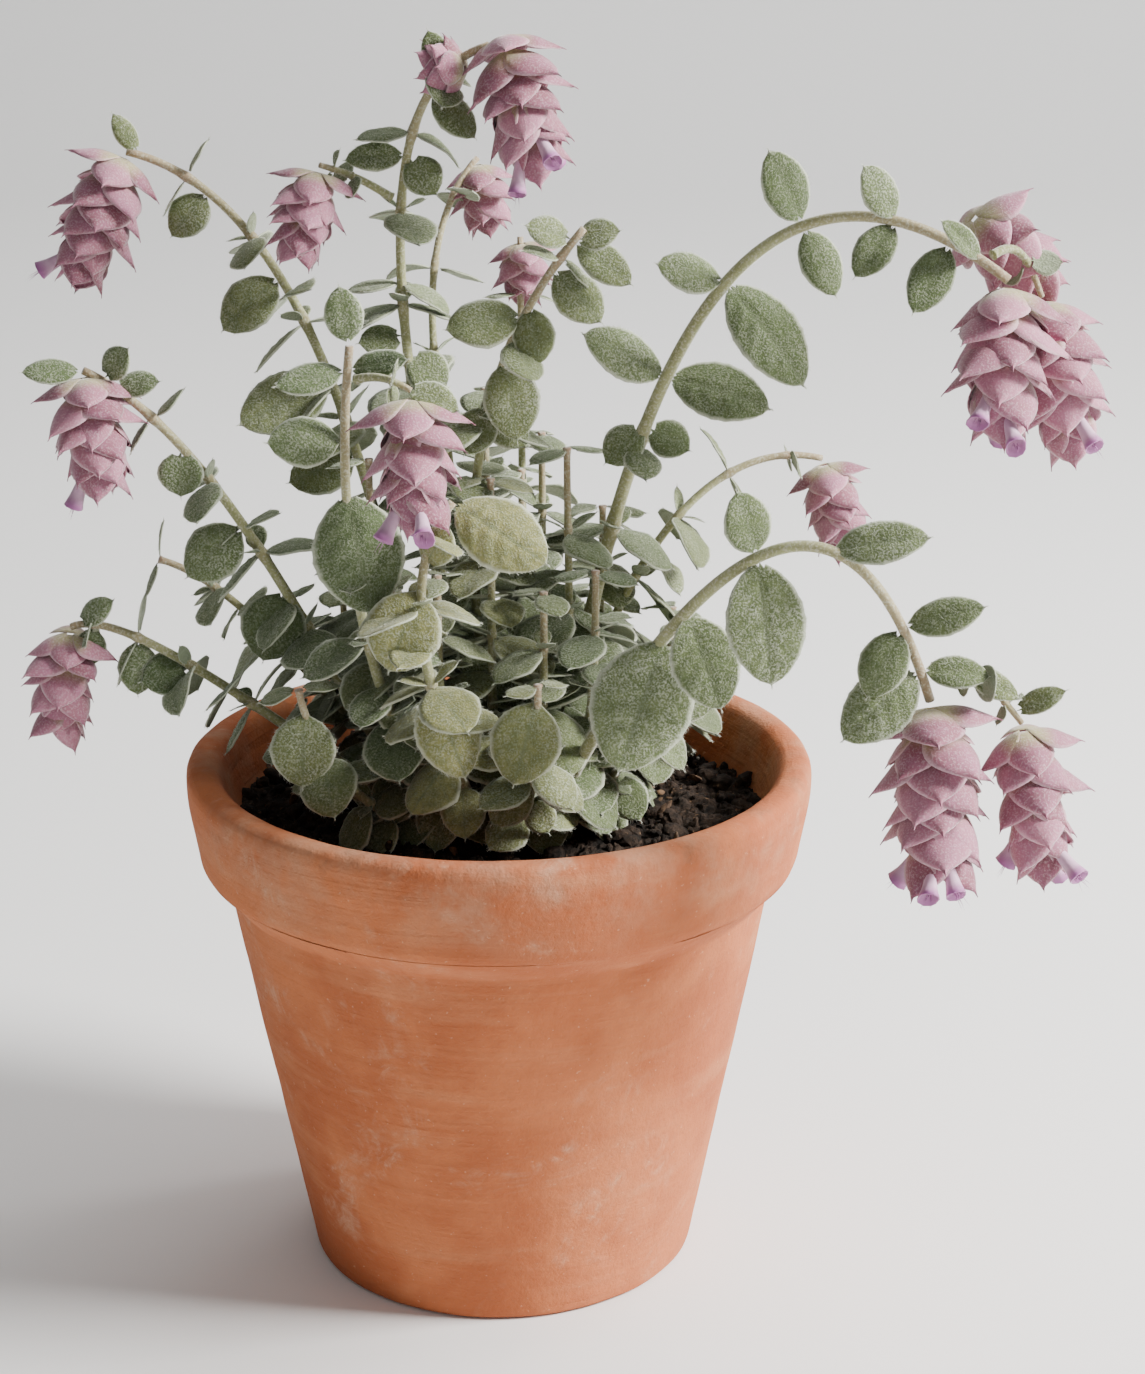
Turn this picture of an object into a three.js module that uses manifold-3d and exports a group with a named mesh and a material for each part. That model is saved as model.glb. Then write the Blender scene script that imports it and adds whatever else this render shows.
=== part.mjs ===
// Potted dittany of Crete (Origanum dictamnus): a clay pot, its soil, the woody root crown,
// and the leafy shoots with their hanging, hop-like flower heads.
// Millimetres, +Z up. The plant and pot are laid out about the pot's axis, with Z from the pot's
// foot, and the whole group is then moved so that the origin is at the bottom centre of its box.
import * as THREE from "three";
import { mergeVertices } from "three/addons/utils/BufferGeometryUtils.js";
import Module from "manifold-3d";

const wasm = await Module();
wasm.setup();

// ---------------------------------------------------------------- driving dimensions
const RIM_RADIUS = 70; // half of a 14 cm pot
const POT_HEIGHT = 119;
const FOOT_RADIUS = 44;
const LIP_ROUND = 3.6; // half of the wall at the rounded rim
const COLLAR_DROP = 22; // from the rim down to the collar's lower outer edge
const STEP_DROP = 28.4; // from the rim down to where the body starts
const STEP_RADIUS = 61.2;
const BODY_WALL = 6.4;
const FLOOR_THICKNESS = 9;
const DRAIN_RADIUS = 7;
const POT_SIDES = 36;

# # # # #

• WHAT YOU WILL DO: Each line of the material above needs to be quoted exactly, please.

• TASK RESPONSE:
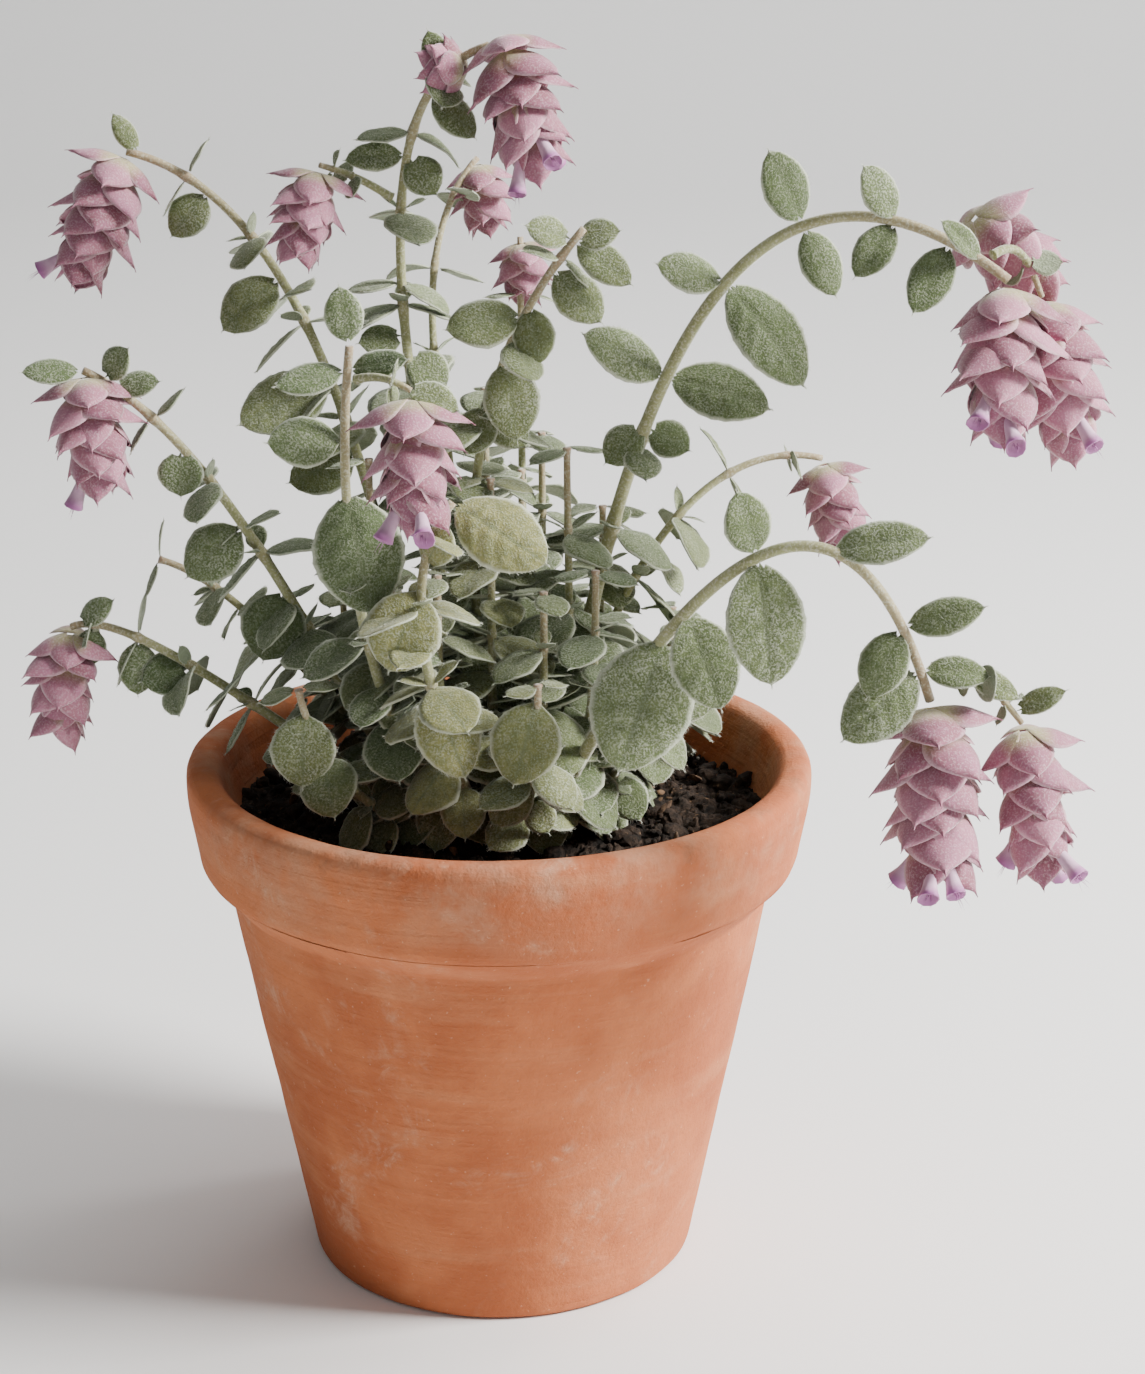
Turn this picture of an object into a three.js module that uses manifold-3d and exports a group with a named mesh and a material for each part. That model is saved as model.glb. Then write the Blender scene script that imports it and adds whatever else this render shows.
=== part.mjs ===
// Potted dittany of Crete (Origanum dictamnus): a clay pot, its soil, the woody root crown,
// and the leafy shoots with their hanging, hop-like flower heads.
// Millimetres, +Z up. The plant and pot are laid out about the pot's axis, with Z from the pot's
// foot, and the whole group is then moved so that the origin is at the bottom centre of its box.
import * as THREE from "three";
import { mergeVertices } from "three/addons/utils/BufferGeometryUtils.js";
import Module from "manifold-3d";

const wasm = await Module();
wasm.setup();

// ---------------------------------------------------------------- driving dimensions
const RIM_RADIUS = 70; // half of a 14 cm pot
const POT_HEIGHT = 119;
const FOOT_RADIUS = 44;
const LIP_ROUND = 3.6; // half of the wall at the rounded rim
const COLLAR_DROP = 22; // from the rim down to the collar's lower outer edge
const STEP_DROP = 28.4; // from the rim down to where the body starts
const STEP_RADIUS = 61.2;
const BODY_WALL = 6.4;
const FLOOR_THICKNESS = 9;
const DRAIN_RADIUS = 7;
const POT_SIDES = 36;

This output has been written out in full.